What is the best entity type for my new Otsego business?

Choosing the optimal entity depends on factors like liability protection, tax preferences, management needs, and plans for outside investment. For many small businesses, limited liability companies offer a balance of limited personal liability and flexible tax treatment. Corporations may suit businesses seeking investors or stock issuance. Partnerships and sole proprietorships are simpler but offer less protection. Reviewing your financial projections and ownership structure clarifies which form best supports your objectives.

Processing times for LLC formation in Minnesota vary depending on the Secretary of State’s workload and whether expedited options are used. Typical processing can range from several business days to a few weeks. Preparing accurate and complete filings shortens delays. Once approved, confirmation and official documents are issued. Planning formation timelines and aligning them with business launch activities helps avoid unnecessary interruptions.

While Minnesota does not always require an operating agreement, having one is highly advisable to document ownership rights, profit distribution, and management procedures. An operating agreement reduces ambiguity among owners and establishes procedures for decision-making, transfers, and dispute resolution. Well-drafted internal agreements protect relationships among owners and provide a clear framework for governance that supports smooth business operations.

An Employer Identification Number is obtained from the IRS and is necessary for tax reporting, payroll, and opening business bank accounts. Application can typically be completed online or by submitting the required IRS forms. We guide clients through the application process and advise on timing so the EIN is in place when needed for hiring employees or completing financial transactions in the company’s name.

After formation, businesses must meet state and federal obligations such as annual reports, tax filings, and any required local permits or licenses. Minnesota requires certain periodic filings to maintain good standing, and businesses should track due dates for state reports and tax returns.
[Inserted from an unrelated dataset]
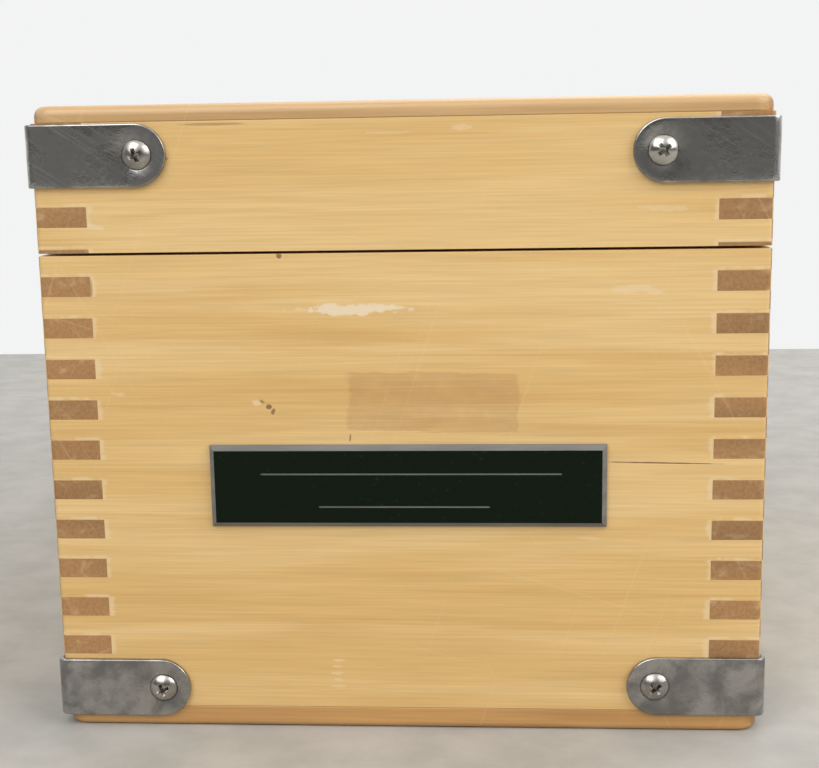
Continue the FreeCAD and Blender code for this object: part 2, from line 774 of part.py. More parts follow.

Ongoing compliance and recordkeeping help avoid penalties and preserve legal protections for owners and managers.

Businesses can change structure later if growth, tax considerations, or ownership changes make a different form more appropriate. Conversions, reorganizations, and mergers involve legal and tax implications that should be planned carefully. Transitioning structures requires updated filings, amended governing documents, and attention to tax consequences to ensure continuity and preserve legal protections during the change.

Formation affects taxes by determining how business income is reported and how owners are taxed, as well as potential payroll obligations when hiring. Entity selection also influences the extent to which personal assets are separated from business liabilities. Proper formation and ongoing compliance play a role in maintaining that separation and clarifying tax responsibilities. Understanding these effects helps owners plan finances and legal strategies effectively.

Minnesota requires a registered agent for most business entities to receive official service and legal notices. The registered agent must have a physical address in the state and be available during normal business hours to accept documents. Choosing a reliable agent ensures important notifications are received promptly, helping maintain compliance and avoiding missed deadlines that could affect the company’s standing.

After formation, keep copies of formation documents, operating agreements or bylaws, meeting minutes, tax registrations, and important contracts. Maintaining organized records of financial statements and ownership changes is also important. These documents support legal separation, simplify reporting requirements, and provide critical evidence in the event of disputes or regulatory reviews, helping the business operate transparently and reliably.

Formation costs vary based on entity type, filing fees, and whether professional drafting or advisory services are used. State filing fees are a fixed component, while document drafting and advisory services add value by reducing risk and ensuring compliance. Budgeting for both filing costs and professional guidance helps owners avoid avoidable mistakes and positions the business for smoother operations from the start.